Le domande più incisive di Palaver sono sicuramente due: nella prima conversazione riprende una citazione del libro Vedo Satana cadere nella folgore, in cui Girard parla del “nuovo totalitarismo” della sinistra, che sta effettuando una battaglia a tutto campo contro la morale ebraico-cristiana impegnandosi per le vittime in modo più radicale dei cristiani. Risponde Girard: «La formula principale di quello che ho chiamato il “nuovo totalitarismo” della sinistra è dichiarare vittime della società tutte le persone i cui comportamenti, le cui convinzioni e azioni sarebbero, secondo i principi della Chiesa, peccato». (p. 50) Il lettore scrupoloso e curioso (compreso il recensore che consiglia di leggere un libro) non deve semplicemente rispecchiarsi nelle idee dell’autore sentendosi ripetere quello che vuole sentirsi dire, ma spesso ha più bisogno di attraversare un labirinto in cui è proprio la presa di posizione scomoda dell’autore (e al limite non condivisibile) che può stimolare all’estremo la riflessione e il confronto critico per chiarificare meglio il proprio personale pensiero. È quello che si ottiene con le posizioni nette di Girard (in questo come nei suoi libri più importanti), compreso il ruolo che assegna alla religione cristiana accentuandone la visione apocalittica del mondo (e la conseguente violenza che proviene dagli uomini e non da Dio). Non è Dio che bisogna accusare se la violenza dilaga, ma le proprie coscienze, per questo bisogna accettare gli scenari apocalittici (che, a suo avviso, sono il cuore del pensiero ebraico e cristiano) evitando la fiducia incondizionata nella ragione e nella razionalità tipica del nostro tempo.

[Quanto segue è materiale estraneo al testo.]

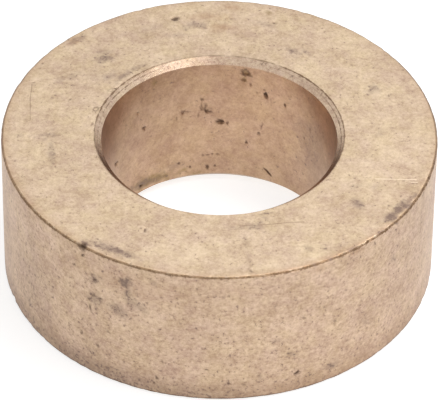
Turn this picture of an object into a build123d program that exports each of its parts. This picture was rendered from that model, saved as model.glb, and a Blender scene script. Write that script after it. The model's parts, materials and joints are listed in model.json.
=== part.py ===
from build123d import *
import os
from math import atan, degrees

# Plain bronze bushing: one thick ring, cast, then turned to size all over.
# Millimetres. +Z runs along the bore and the bottom face lies on Z = 0.

# Driving dimensions of the turned ring
outside_diameter = 70.0
bore_diameter = 37.9
length = 25.75
top_chamfer_width = 1.1      # lead-in at the bore's top mouth, measured along the radius
top_chamfer_depth = 1.0      # and along the axis
bottom_chamfer_width = 1.5
bottom_chamfer_depth = 1.5
edge_break = 0.3             # both outer corners, at 45 degrees

outside_radius = outside_diameter / 2
bore_radius = bore_diameter / 2
wall = outside_radius - bore_radius

# Casting pits that the turning laid open, and the dents of later handling.
# Each row is: angle round the axis in degrees from +X; place on the surface, as a share of the
# length going up or of the wall going out; width; run, the longer size; depth; turn of the run in
# degrees, 0 being up a wall or out across a face.
bore_pits = [
    (66.4, 0.775, 0.8, 1.9, 0.45, 12),
    (89.4, 0.487, 0.6, 1.5, 0.40, 90),
    (86.2, 0.487, 0.4, 0.6, 0.20, 90),
    (95.3, 0.585, 0.7, 1.3, 0.25, 80),
    (97.1, 0.616, 0.6, 1.1, 0.25, 20),
    (98.6, 0.678, 0.5, 0.5, 0.25, 0),
    (107.6, 0.600, 0.5, 1.0, 0.20, 75),
    (77.4, 0.910, 0.9, 1.3, 0.30, 70),
    (76.2, 0.335, 0.5, 0.6, 0.25, 0),
    (69.8, 0.430, 0.4, 0.9, 0.20, -25),
    (64.6, 0.135, 0.4, 2.2, 0.25, 50),
    (130.4, 0.578, 0.5, 0.7, 0.20, 60),
    (152.6, 0.460, 0.5, 0.9, 0.25, 60),
    (133.3, 0.115, 0.5, 0.7, 0.20, 0),
]
outside_pits = [
    (291.3, 0.155, 0.6, 0.9, 0.30, 30),
    (236.4, 0.775, 0.6, 1.1, 0.20, 20),
    (234.6, 0.530, 0.5, 1.9, 0.20, 10),
    (232.3, 0.280, 0.5, 0.7, 0.20, 0),
    (237.6, 0.245, 0.5, 0.7, 0.20, 0),
    (267.3, 0.250, 0.4, 0.7, 0.20, 0),
]
top_face_pits = [
    (104.3, 0.725, 0.9, 1.1, 0.40, 0),
    (163.7, 0.130, 0.7, 1.3, 0.30, 90),
    (244.0, 0.465, 0.4, 1.0, 0.20, 25),
    (73.0, 0.700, 0.4, 0.6, 0.20, 90),
    (278.6, 0.905, 0.3, 1.1, 0.20, 0),
]
floor_inset = 0.25           # how far a pit's floor lies in from its mouth, as a share of the width
lead = 0.15                  # how far each cutter stands out of the metal

# Dents across the outer corners: angle, width, run, depth, turn, 0 being across the corner
top_edge_dents = [
    (232.8, 0.9, 1.6, 0.45, 15),
    (312.8, 0.7, 1.3, 0.20, 80),
]
bottom_edge_dents = [
    (199.6, 1.4, 2.0, 0.45, 70),
]


def ring():
    # Half section of the ring, revolved about the axis
    outline = [
        (bore_radius + bottom_chamfer_width, 0),
        (outside_radius - edge_break, 0),
        (outside_radius, edge_break),
        (outside_radius, length - edge_break),
        (outside_radius - edge_break, length),
        (bore_radius + top_chamfer_width, length),
        (bore_radius, length - top_chamfer_depth),
        (bore_radius, bottom_chamfer_depth),
    ]
    section = Plane.XZ * make_face(Polyline(*outline, close=True))
    return revolve(section, Axis.Z)


def hollow(width, run, depth, turn):
    # Cutter with sloping sides and a flat floor, whose mouth, width by run, lies on the local XY
    # plane. It also reaches `lead` above that plane, so that it clears a wall that curves up to it.
    slope = floor_inset * width / depth
    widen = 2 * lead * slope
    mouth = Circle((width + widen) / 2)
    if run > width:
        mouth = SlotOverall(run + widen, width + widen)
    cutter = extrude(Pos(0, 0, lead) * mouth, -(depth + lead), taper=degrees(atan(slope)))
    return Rot(0, 0, turn) * cutter


# Each seat puts the cutter's mouth on a surface, its +Z pointing out of the metal.

def bore_seat(angle, share):
    return Rot(0, 0, angle) * Pos(bore_radius, 0, share * length) * Rot(0, -90, 0)


def outside_seat(angle, share):
    return Rot(0, 0, angle) * Pos(outside_radius, 0, share * length) * Rot(0, 90, 0)


def top_face_seat(angle, share):
    return Rot(0, 0, angle) * Pos(bore_radius + share * wall, 0, length)


def top_edge_seat(angle):
    half_break = edge_break / 2
    return Rot(0, 0, angle) * Pos(outside_radius - half_break, 0, length - half_break) * Rot(0, 45, 0)


def bottom_edge_seat(angle):
    half_break = edge_break / 2
    return Rot(0, 0, angle) * Pos(outside_radius - half_break, 0, half_break) * Rot(0, 135, 0)


def blemishes():
    # Every pit and dent of the ring as one list of cutters
    cutters = []
    for seat, pits in [
        (bore_seat, bore_pits),
        (outside_seat, outside_pits),
        (top_face_seat, top_face_pits),
    ]:
        cutters += [seat(angle, share) * hollow(*size) for angle, share, *size in pits]
    for seat, dents in [(top_edge_seat, top_edge_dents), (bottom_edge_seat, bottom_edge_dents)]:
        cutters += [seat(angle) * hollow(*size) for angle, *size in dents]
    return cutters


bushing = ring() - blemishes()

os.makedirs("parts", exist_ok=True)
export_step(bushing, "parts/bushing.step")
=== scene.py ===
import json
import bpy
import numpy as np
from mathutils import Matrix, Vector


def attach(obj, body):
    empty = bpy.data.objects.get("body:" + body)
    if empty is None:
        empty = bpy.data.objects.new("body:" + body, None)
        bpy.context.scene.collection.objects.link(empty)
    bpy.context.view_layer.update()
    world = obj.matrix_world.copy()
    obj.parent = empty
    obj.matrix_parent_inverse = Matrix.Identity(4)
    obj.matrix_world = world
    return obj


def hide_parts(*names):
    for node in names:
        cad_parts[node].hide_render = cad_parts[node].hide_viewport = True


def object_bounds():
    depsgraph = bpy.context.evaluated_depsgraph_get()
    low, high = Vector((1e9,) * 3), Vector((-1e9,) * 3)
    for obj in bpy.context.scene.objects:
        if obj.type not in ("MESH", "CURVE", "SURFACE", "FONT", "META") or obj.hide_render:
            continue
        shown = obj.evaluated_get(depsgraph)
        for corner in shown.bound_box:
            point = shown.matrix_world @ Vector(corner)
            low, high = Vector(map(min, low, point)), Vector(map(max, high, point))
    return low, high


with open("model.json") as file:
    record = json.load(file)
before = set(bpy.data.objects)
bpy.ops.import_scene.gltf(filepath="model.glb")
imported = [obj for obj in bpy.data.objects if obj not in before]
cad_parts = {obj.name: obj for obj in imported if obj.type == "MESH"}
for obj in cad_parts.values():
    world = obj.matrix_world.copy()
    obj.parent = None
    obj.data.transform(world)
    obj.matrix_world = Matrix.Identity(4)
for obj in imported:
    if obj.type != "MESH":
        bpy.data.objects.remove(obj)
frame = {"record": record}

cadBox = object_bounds()
mm = 0.001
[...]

La seconda domanda provocatoria di Palaver, nella seconda conversazione, riguarda l’Islam, e la risposta di Girard, un sostanziale rifiuto avulso da ogni forma di fanatismo, è che l’Islam è una religione che contraddice tutte le religioni arcaiche e bibliche, in quanto manca la vittima e il punto di vista su di essa che stabilisca la colpevolezza o l’innocenza. L’Islam non può accettare in nessun modo la sofferenza di Dio e pertanto, mancando del meccanismo che egli ritiene fondamentale per lo sviluppo comune delle religioni, cioè il capro espiatorio, non può essere oggetto dei suoi studi. Con garbo ed eleganza Girard fa capire tra le righe che condivide, nel suo caso però da un punto di vista scientifico prima che morale, il punto di vista di molti cristiani e cioè che l’Islam oltre ad essere una religione anomala è probabilmente non rivelata. Condivisibile o meno, la sua analisi suscita comunque una riflessione stimolante di cui è arbitro il lettore che può metterci dentro il suo punto di vista, purchè accetti la sfida di comprendere andando a fondo nelle questioni fondamentali della vita umana.